The closing verses on Ahaz confront the contemporary Catholic with an uncomfortable question: what will the honest record of our "ways, first and last" look like? The Chronicler refuses euphemism — the archival note in v. 26 is honest precisely because it points to a fuller account elsewhere, inviting us to consider that our lives, too, are being written somewhere. Practically, this passage invites a particular examination of consistency: not merely whether we do good things occasionally, but whether the trajectory of our life — our habitual choices about money, worship, truthfulness, and devotion — forms a coherent "way" toward God or away from Him.
The burial notice challenges Catholics to take seriously the ancient practice of praying for the dead and burying them with dignity, while also recognizing that the community of faith has a responsibility to bear honest witness about how a life was lived. This is not morbid. It is the kind of sober accountability that precedes hope — because the very next clause is Hezekiah, reminding us that no era of infidelity, personal or communal, is God's final word.
The Typological and Spiritual Senses
In the allegorical sense, the royal tombs represent the inheritance of the covenant — the communion of those who walked faithfully with God.
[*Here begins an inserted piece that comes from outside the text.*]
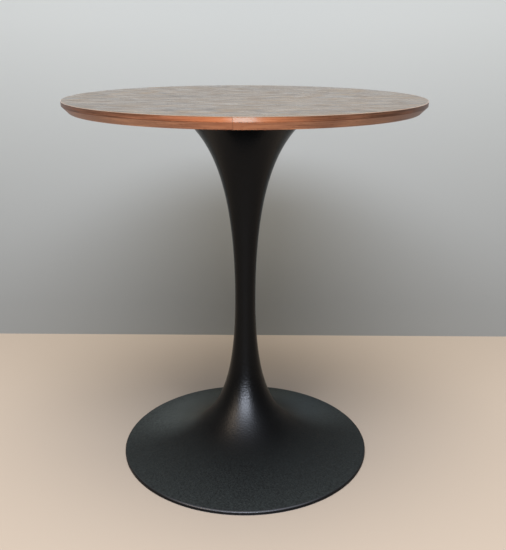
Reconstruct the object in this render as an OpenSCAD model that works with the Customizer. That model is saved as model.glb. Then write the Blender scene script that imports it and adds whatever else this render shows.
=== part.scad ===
// Round tulip table: a veneered top on a trumpet pedestal that a tie rod clamps together.
// Origin on the floor at the centre of the foot, +Z up, the top's grain along X.

/* [Table] */
// Height of the tabletop's upper face above the floor
table_h = 750; // [710:1:780]
// Diameter of the tabletop
top_d = 686; // [600:1:760]
// Diameter of the foot
foot_d = 526; // [480:1:580]

/* [Tabletop] */
// Thickness of the fibreboard core
core_t = 19; // [17:0.5:25]
// Thickness of the walnut face veneer
veneer_t = 1; // [0.8:0.1:1.5]
// Thickness of the balancing veneer under the core
backing_t = 1; // [0.6:0.1:1.5]
// Thickness of the walnut strips round the edge
band_t = 1; // [0.6:0.1:1.5]
// Height of the upright part of the edge
face_h = 8.5; // [6:0.5:12]
// How far the undercut runs in under the edge
bevel_run = 12.5; // [6:0.5:20]
// Radius of the softened upper edge
arris_r = 0.7; // [0.3:0.1:0.8]
// Gap at the butt joint of the edge strips
joint_gap = 0.3; // [0.2:0.1:0.6]
// Angle of the butt joint round the edge, seen from above
joint_angle = -92; // [-120:1:-60]

/* [Mounting hardware] */
// Diameter of the mounting plate
plate_d = 236; // [210:1:240]
// Thickness of the mounting plate
plate_t = 5; // [4:0.5:8]
// Number of bolts that hold the plate to the top
bolt_count = 6; // [4:1:8]
// Diameter of the circle of bolts
bolt_circle = 196; // [150:1:200]
// Thread diameter of the bolts
bolt_d = 6; // [5:0.5:6.5]
// Length of the bolts under their heads
bolt_len = 18; // [15:1:20]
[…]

Ahaz's exclusion prefigures the New Testament warning that not all who bear the name of Israel (or the Church) will inherit its ultimate rest (cf. Heb 3:18–19; Rom 9:6). In the moral sense, the passage teaches that a life of faithless "ways" leaves a lasting imprint that the community is called to name honestly, neither suppressing the truth out of politeness nor taking vindictive satisfaction in another's ruin. In the anagogical sense, Hezekiah's immediate succession points toward Christ, the Son of David who follows every reign of sin and death with the offer of restoration.